Exercise requirements: Please print the full listing exactly.

=== Raw data ===

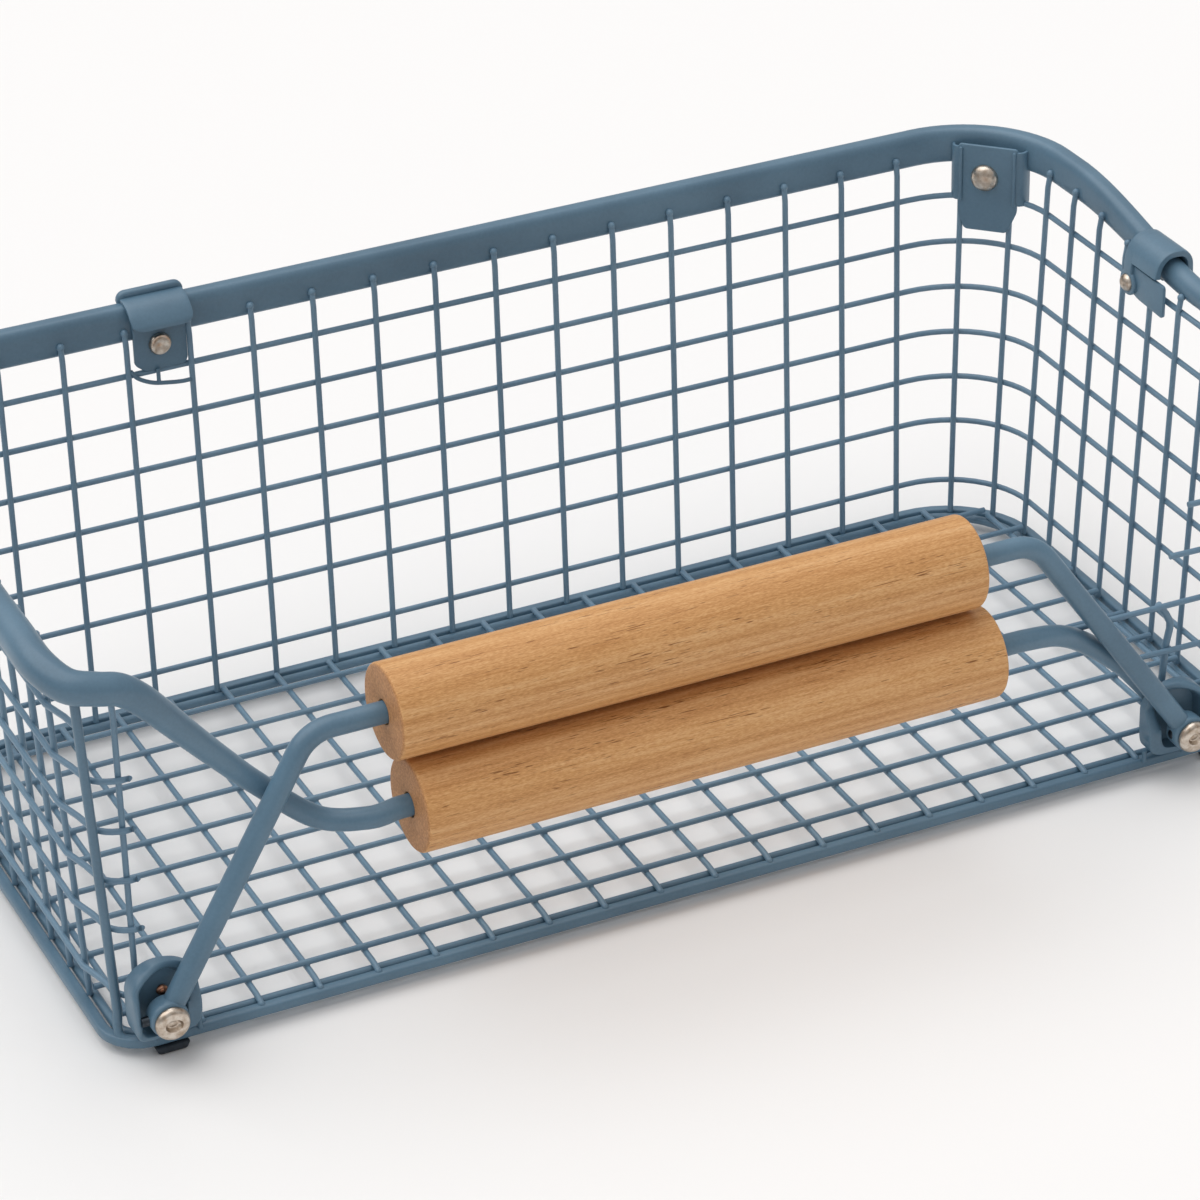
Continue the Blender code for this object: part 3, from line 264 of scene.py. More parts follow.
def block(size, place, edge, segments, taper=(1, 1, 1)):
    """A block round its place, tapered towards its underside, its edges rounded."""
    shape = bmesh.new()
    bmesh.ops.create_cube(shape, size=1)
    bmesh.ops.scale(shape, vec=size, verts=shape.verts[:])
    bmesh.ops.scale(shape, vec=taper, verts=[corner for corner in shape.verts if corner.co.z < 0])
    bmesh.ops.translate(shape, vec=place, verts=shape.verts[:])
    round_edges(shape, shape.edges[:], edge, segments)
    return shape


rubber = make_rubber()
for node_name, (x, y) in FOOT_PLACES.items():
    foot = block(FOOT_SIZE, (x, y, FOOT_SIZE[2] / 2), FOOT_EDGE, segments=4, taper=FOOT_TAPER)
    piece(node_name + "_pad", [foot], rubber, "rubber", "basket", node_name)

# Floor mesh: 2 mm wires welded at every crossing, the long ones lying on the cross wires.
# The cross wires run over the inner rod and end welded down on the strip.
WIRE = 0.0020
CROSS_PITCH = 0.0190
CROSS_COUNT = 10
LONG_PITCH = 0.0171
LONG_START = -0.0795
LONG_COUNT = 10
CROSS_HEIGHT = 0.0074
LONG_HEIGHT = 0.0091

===

Solution to this task:
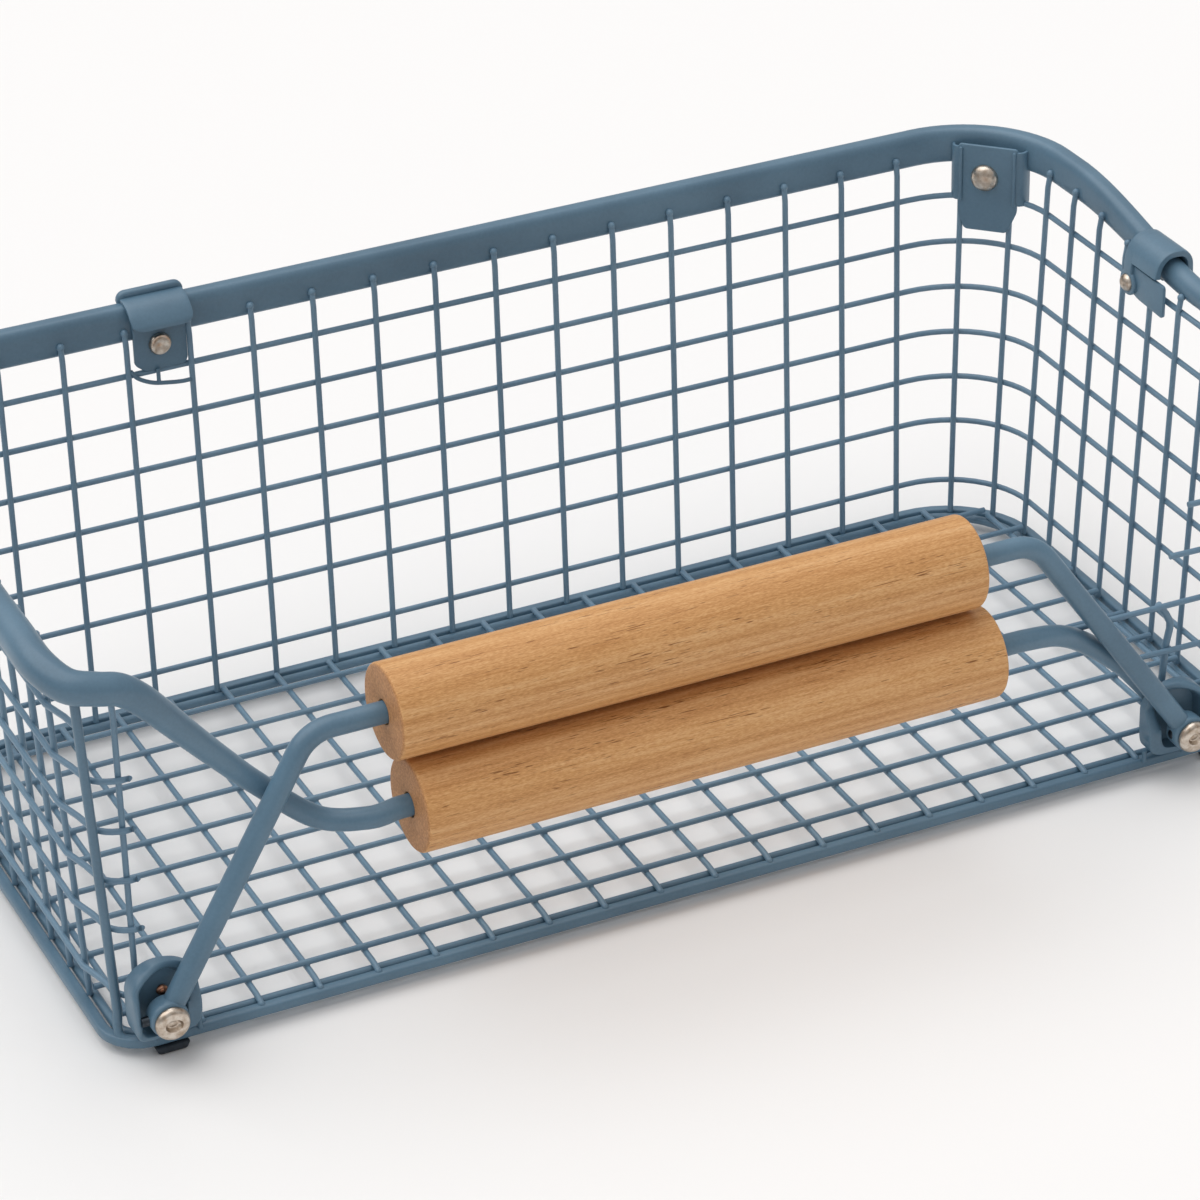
Continue the Blender code for this object: part 3, from line 264 of scene.py. More parts follow.
def block(size, place, edge, segments, taper=(1, 1, 1)):
    """A block round its place, tapered towards its underside, its edges rounded."""
    shape = bmesh.new()
    bmesh.ops.create_cube(shape, size=1)
    bmesh.ops.scale(shape, vec=size, verts=shape.verts[:])
    bmesh.ops.scale(shape, vec=taper, verts=[corner for corner in shape.verts if corner.co.z < 0])
    bmesh.ops.translate(shape, vec=place, verts=shape.verts[:])
    round_edges(shape, shape.edges[:], edge, segments)
    return shape


rubber = make_rubber()
for node_name, (x, y) in FOOT_PLACES.items():
    foot = block(FOOT_SIZE, (x, y, FOOT_SIZE[2] / 2), FOOT_EDGE, segments=4, taper=FOOT_TAPER)
    piece(node_name + "_pad", [foot], rubber, "rubber", "basket", node_name)

# Floor mesh: 2 mm wires welded at every crossing, the long ones lying on the cross wires.
# The cross wires run over the inner rod and end welded down on the strip.
WIRE = 0.0020
CROSS_PITCH = 0.0190
CROSS_COUNT = 10
LONG_PITCH = 0.0171
LONG_START = -0.0795
LONG_COUNT = 10
CROSS_HEIGHT = 0.0074
LONG_HEIGHT = 0.0091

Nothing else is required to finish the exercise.